> _Objective_
Using the listing below, copy exactly the lines from the one containing "make_face(head, head_at)" to the one containing "obj.data.transform(world)", both lines included, and no others.

> _Raw data_
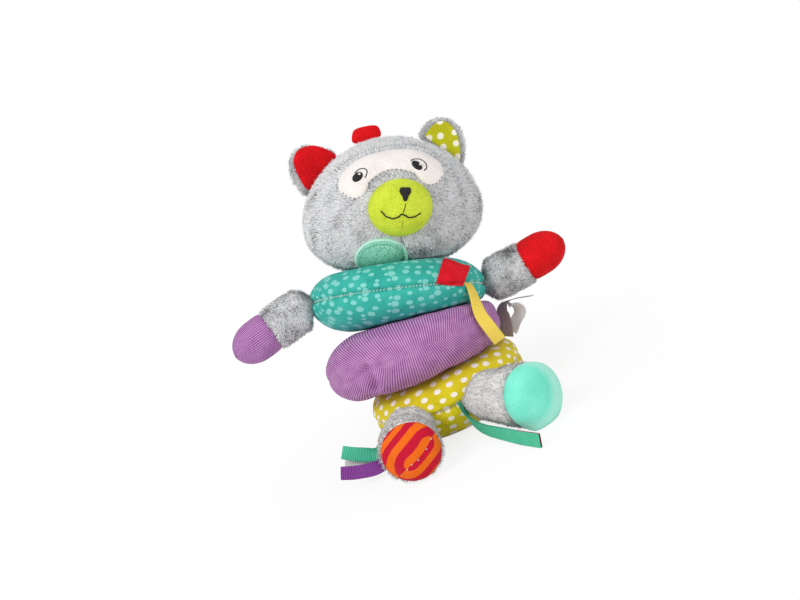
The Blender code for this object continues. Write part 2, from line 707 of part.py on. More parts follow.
def flap(name, head, middle, shift, spread, height, share, near, thickness, cup, carrier, material):
    """A rounded flap that grows from the head's outline and is thinner there, as an ear or a tab is."""
    front, back = [], []
    columns, rows = 12, 4
    for i in range(columns + 1):
        across = -math.cos(math.pi * i / columns)
        turned = shift + spread * share * across
        around = math.radians(middle + turned)
        root = head.outline(around)
        way = root.normalized()
        rise = height * share * max(0.0, 1 - abs(across) ** 2.2) ** 0.62 + EAR_ROOT_GAP
        lines = ([], [])
        for j in range(rows + 1):
            out = rise * j / rows
            lean = -cup * ((turned / spread) ** 2 + 0.25) * (out / height)
            spot = root + way * (EAR_ROOT_GAP + out)
            body = EAR_ROOT_SHARE + (1 - EAR_ROOT_SHARE) * smooth(out / (0.4 * height))
            for line, depth in zip(lines, (near, near + thickness * body)):
                line.append(head.frame @ (spot + Vector((0, HEAD_SEAM_Y + depth + lean, 0))))
        front.append(lines[0])
        back.append(lines[1])
    return plate(name, front, back, carrier, material)


def make_ears(head, carrier):
    for side, middle, shift, lining in (
        ("left", LEFT_EAR_ANGLE, LEFT_LINING_SHIFT, RED),
        ("right", RIGHT_EAR_ANGLE, 0, YELLOW_DOTS),
    ):
        around = math.radians(middle)
        root = head.outline(around)
        outward = (head.frame.to_3x3() @ root.normalized()).normalized()
        forward = -head.frame.col[1].to_3d()
        point = head.frame @ (root + root.normalized() * EAR_ROOT_GAP + Vector((0, HEAD_SEAM_Y, 0)))
        hinge = empty_at(f"{side}_ear_hinge", hinge_frame(point, outward, forward), carrier)
        flap(f"{side}_ear_back", head, middle, 0, EAR_SPREAD, EAR_HEIGHT, 1.0, GAP / 2,
             EAR_BACK_THICKNESS, EAR_CUP, hinge, cloth("grey_plush", PLUSH_GREY))
        flap(f"{side}_ear_lining", head, middle, shift, EAR_SPREAD, EAR_HEIGHT, EAR_LINING_SHARE,
             -GAP / 2, -EAR_LINING_THICKNESS, EAR_CUP, hinge,
             cloth(f"{side}_lining", lining))
    flap("crown_tab", head, TAB_ANGLE, 0, TAB_SPREAD, TAB_HEIGHT, 1.0, 0.0, TAB_THICKNESS, 0.0,
         carrier, cloth("red_felt", RED))


def smooth_path(points, steps):
    """A curve through the points, in even steps between each two."""
    ends = [2 * points[0] - points[1], *points, 2 * points[-1] - points[-2]]
    path = []
    for a, b, c, d in zip(ends, ends[1:], ends[2:], ends[3:]):
        for i in range(steps):
            t = i / steps
            bend = (2 * a - 5 * b + 4 * c - d) * t**2 + (3 * b - a - 3 * c + d) * t**3
            path.append(0.5 * (2 * b + (c - a) * t + bend))
    return path + [points[-1]]


def ribbon(name, frame, route, across, width, carrier, material, layer=0):
    """A strip of ribbon. Its route and its width's way at either end are (along the seam, out, up)."""
    path = smooth_path([frame @ Vector(p) for p in route], RIBBON_STEPS)
    turned = [(frame.to_3x3() @ Vector(way)).normalized() for way in across]
    front, back = [], []
    for i, spot in enumerate(path):
        t = i / (len(path) - 1)
        ahead = (path[min(i + 1, len(path) - 1)] - path[max(i - 1, 0)]).normalized()
        side = turned[0].lerp(turned[1], smooth(t))
        side = (side - ahead * side.dot(ahead)).normalized()
        face = ahead.cross(side)
        columns = [side * 0.5 * width * share for share in (-1, 0, 1)]
        near = layer * LAYER
        front.append([spot + out + face * (near + RIBBON_THICKNESS) for out in columns])
        back.append([spot + out + face * near for out in columns])
    return plate(name, front, back, carrier, material)


def seam_frame(cushion, around):
    point, outward = seam_point(cushion, around, GAP)
    return hinge_frame(point, outward, cushion.frame.col[2].to_3d())


def make_ribbons(base, purple, teal, base_at, purple_at, teal_at):
    yellow_frame = seam_frame(teal, YELLOW_RIBBON_AROUND)
    yellow_at = empty_at("yellow_ribbon_hinge", yellow_frame, teal_at)
    ribbon("yellow_ribbon", yellow_frame, YELLOW_RIBBON_ROUTE, ((1.0, 0.0, 0.0), (0.34, -0.71, -0.63)),
           YELLOW_RIBBON_WIDTH, yellow_at, cloth("yellow_ribbon", YELLOW))
    strap_frame = seam_frame(purple, STRAP_AROUND)
    ribbon("dark_strap", strap_frame, STRAP_ROUTE, ((0.77, 0.64, 0.0), (1.0, 0.05, 0.0)),
           STRAP_WIDTH, purple_at, cloth("dark_strap", DARK))
    ribbon("white_label", strap_frame, LABEL_ROUTE, ((0.83, 0.50, -0.20), (0.77, 0.64, 0.0)),
           LABEL_WIDTH, purple_at, cloth("white_label", WHITE))
    for name, around, route, colour in (
        ("mint_tag", LEFT_TAGS_AROUND, UPPER_TAG_ROUTE, MINT),
        ("white_tag", LEFT_TAGS_AROUND, MIDDLE_TAG_ROUTE, WHITE),
        ("purple_tag", LOWER_TAG_AROUND, LOWER_TAG_ROUTE, PURPLE),
    ):
        frame = seam_frame(base, around)
        ribbon(name, frame, route, FLAT_TO_UPRIGHT, RIBBON_WIDTH, base_at, cloth(name, colour))
    right_frame = seam_frame(base, RIGHT_TAG_AROUND)
    for layer, name, colour in ((1, "long_ribbon", MINT), (0, "long_ribbon_lining", CRIMSON)):
        ribbon(name, right_frame, RIGHT_TAG_ROUTE, ((1.0, 0.0, 0.0), (-0.3, 0.0, 0.95)),
               RIBBON_WIDTH, base_at, cloth(name, colour), layer)


def make_tag(teal, carrier):
    """The square tag: its lower edge is in the seam, and it lies up over the cushion."""
    wide = math.degrees(TAG_SIDE / TEAL_RADIUS)
    columns, rows = 5, 6
    layers = [[], []]
    for i in range(columns + 1):
        for layer, proud in zip(layers, (SEAT + RIBBON_THICKNESS, SEAT)):
            row = []
            for j in range(rows + 1):
                up = j / rows
                around = math.radians(TAG_AROUND + wide * i / columns + TAG_SLANT * up)
                share = 1 - (1 - TAG_TOP_SHARE) * 2 * smooth(up / 2)
                row.append(teal.point(1, around, share, -proud, GAP / 2))
            layer.append(row)
    return plate("red_tag", layers[0], layers[1], carrier, cloth("red_felt", RED))


def main():
    clear_scene()
    base, purple, teal, head, planes = stack()
    base_at = empty_at("base_frame", base.frame)
    purple_at = empty_at("purple_frame", purple.frame, base_at)
    teal_at = empty_at("teal_frame", teal.frame, purple_at)
    head_at = empty_at("head_frame", head.frame, teal_at)
    for form, name, ends, carrier, colour in (
        (base, "base", ("upper_panel", "lower_panel"), base_at, YELLOW_DOTS),
        (purple, "purple", ("upper_panel", "lower_panel"), purple_at, PURPLE),
        (teal, "teal", ("upper_panel", "lower_panel"), teal_at, TEAL),
        (head, "head", ("face_panel", "back_panel"), head_at, PLUSH_GREY),
    ):
        for side, end in zip((1, -1), ends):
            form.panel(f"{name}_{end}", side, carrier, cloth(f"{name}_cloth", colour))
        form.stuffing(f"{name}_stuffing", carrier)
    for plane, low, high, low_at, high_at in (
        (planes[0], "base_top_disc", "purple_under_disc", base_at, purple_at),
        (planes[1], "purple_top_disc", "teal_under_disc", purple_at, teal_at),
    ):
        disc(low, plane, -1, low_at, cloth("mint_loop", MINT))
        disc(high, plane, 1, high_at, cloth("mint_hook", MINT))
    chin_disc("head_under_disc", head, 0, head_at, cloth("mint_hook", MINT))
    chin_disc("teal_top_disc", head, 1, teal_at, cloth("mint_loop", MINT))
    make_face(head, head_at)
    make_ears(head, head_at)
    make_arms(teal, teal_at)
    make_legs(base, base_at)
    make_tag(teal, teal_at)
    make_ribbons(base, purple, teal, base_at, purple_at, teal_at)


main()
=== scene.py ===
# %% [markdown]
# A stuffed raccoon that comes apart into cushions. The real one is sewn from plush, printed velour and
# knitted cloth, filled with loose fibre, and its four cushions grip each other with round discs. The
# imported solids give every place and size. Here each of them is dressed as cloth, piece by piece.

# %% Load the frame
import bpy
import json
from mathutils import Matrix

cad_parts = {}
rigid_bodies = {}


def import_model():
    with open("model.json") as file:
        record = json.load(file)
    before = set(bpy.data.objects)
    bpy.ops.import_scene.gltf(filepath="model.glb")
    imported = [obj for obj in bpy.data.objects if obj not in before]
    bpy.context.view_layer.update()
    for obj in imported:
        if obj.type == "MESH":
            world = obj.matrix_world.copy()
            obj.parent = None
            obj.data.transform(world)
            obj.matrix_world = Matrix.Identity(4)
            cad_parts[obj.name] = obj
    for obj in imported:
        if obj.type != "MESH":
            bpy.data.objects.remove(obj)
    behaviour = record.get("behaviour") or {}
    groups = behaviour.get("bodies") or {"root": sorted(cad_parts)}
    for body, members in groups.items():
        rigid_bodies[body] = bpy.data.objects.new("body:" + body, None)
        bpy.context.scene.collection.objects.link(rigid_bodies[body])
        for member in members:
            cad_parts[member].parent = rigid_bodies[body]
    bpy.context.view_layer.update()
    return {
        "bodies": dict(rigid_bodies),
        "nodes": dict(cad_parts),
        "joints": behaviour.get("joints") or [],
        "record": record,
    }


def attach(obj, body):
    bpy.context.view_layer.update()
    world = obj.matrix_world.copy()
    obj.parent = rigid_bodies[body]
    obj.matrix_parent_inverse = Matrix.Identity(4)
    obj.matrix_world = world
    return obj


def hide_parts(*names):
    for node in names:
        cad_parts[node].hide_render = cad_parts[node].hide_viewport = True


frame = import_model()

# %% Libraries and the stage's small helpers
import json
import math
import bmesh
import bpy
import numpy as np
from mathutils import Matrix, Vector
from mathutils.bvhtree import BVHTree

scene = bpy.context.scene


def deselect():
    if bpy.context.object and bpy.context.object.mode != "OBJECT":
        bpy.ops.object.mode_set(mode="OBJECT")
    bpy.ops.object.select_all(action="DESELECT")


def choose(piece):
    """Makes a piece the only selected and active one."""
    deselect()
    piece.select_set(True)
    bpy.context.view_layer.objects.active = piece
    return piece


def apply_all(piece):
    choose(piece)
    for modifier in list(piece.modifiers):
        bpy.ops.object.modifier_apply(modifier=modifier.name)
    return piece


def outward(piece):
    """Merges doubles and turns every face outwards."""
    choose(piece)
    bpy.ops.object.mode_set(mode="EDIT")
    bpy.ops.mesh.select_all(action="SELECT")
    bpy.ops.mesh.remove_doubles(threshold=1e-6)
    bpy.ops.mesh.normals_make_consistent(inside=False)
    bpy.ops.object.mode_set(mode="OBJECT")
    bpy.ops.object.shade_smooth()
    return piece


# %% [markdown]
# The camera looks from a little above, and it is rolled, because the toy lies a little askew in the
# picture. Its place is worked out from two directions in the picture, right and up, and from the point of
# the seat, so that the scene and the solids share one view.

# %% Camera
PIXEL = 0.00066
DISTANCE = 1.3
roll, rise = math.radians(26), math.radians(13)
flat_right = Vector((1, 0, 0))
flat_up = Vector((0, math.sin(rise), math.cos(rise)))
ahead = Vector((0, math.cos(rise), -math.sin(rise)))
right = math.cos(roll) * flat_right - math.sin(roll) * flat_up
up = math.sin(roll) * flat_right + math.cos(roll) * flat_up
aim = Vector((0, 0, 0.022)) - right * 47 * PIXEL + up * 85 * PIXEL
deselect()
bpy.ops.object.camera_add()
camera = bpy.context.object
camera.name = "camera"
camera.matrix_world = Matrix.Translation(aim - ahead * DISTANCE) @ Matrix((right, up, -ahead)).transposed().to_4x4()
camera.data.lens = camera.data.sensor_width * DISTANCE / (800 * PIXEL)
scene.camera = camera
scene.view_settings.view_transform = "Standard"
print("lens:", round(camera.data.lens, 1), "mm")

# %% [markdown]
# The light is plain and soft: a white room gives most of it, and two large lamps from the upper left and
# from the front shape the cushions. The floor catches a faint shadow near the toy and fades into white.

# %% Lamps and room
def lamp(name, place, size, watts):
    deselect()
    bpy.ops.object.light_add(type="AREA", location=place)
    light = bpy.context.object
    light.name = name
    light.data.shape = "DISK"
    light.data.size = size
    light.data.energy = watts
    light.rotation_euler = (aim - Vector(place)).to_track_quat("-Z", "Y").to_euler()
    return light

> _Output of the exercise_
    make_face(head, head_at)
    make_ears(head, head_at)
    make_arms(teal, teal_at)
    make_legs(base, base_at)
    make_tag(teal, teal_at)
    make_ribbons(base, purple, teal, base_at, purple_at, teal_at)


main()
=== scene.py ===
# %% [markdown]
# A stuffed raccoon that comes apart into cushions. The real one is sewn from plush, printed velour and
# knitted cloth, filled with loose fibre, and its four cushions grip each other with round discs. The
# imported solids give every place and size. Here each of them is dressed as cloth, piece by piece.

# %% Load the frame
import bpy
import json
from mathutils import Matrix

cad_parts = {}
rigid_bodies = {}


def import_model():
    with open("model.json") as file:
        record = json.load(file)
    before = set(bpy.data.objects)
    bpy.ops.import_scene.gltf(filepath="model.glb")
    imported = [obj for obj in bpy.data.objects if obj not in before]
    bpy.context.view_layer.update()
    for obj in imported:
        if obj.type == "MESH":
            world = obj.matrix_world.copy()
            obj.parent = None
            obj.data.transform(world)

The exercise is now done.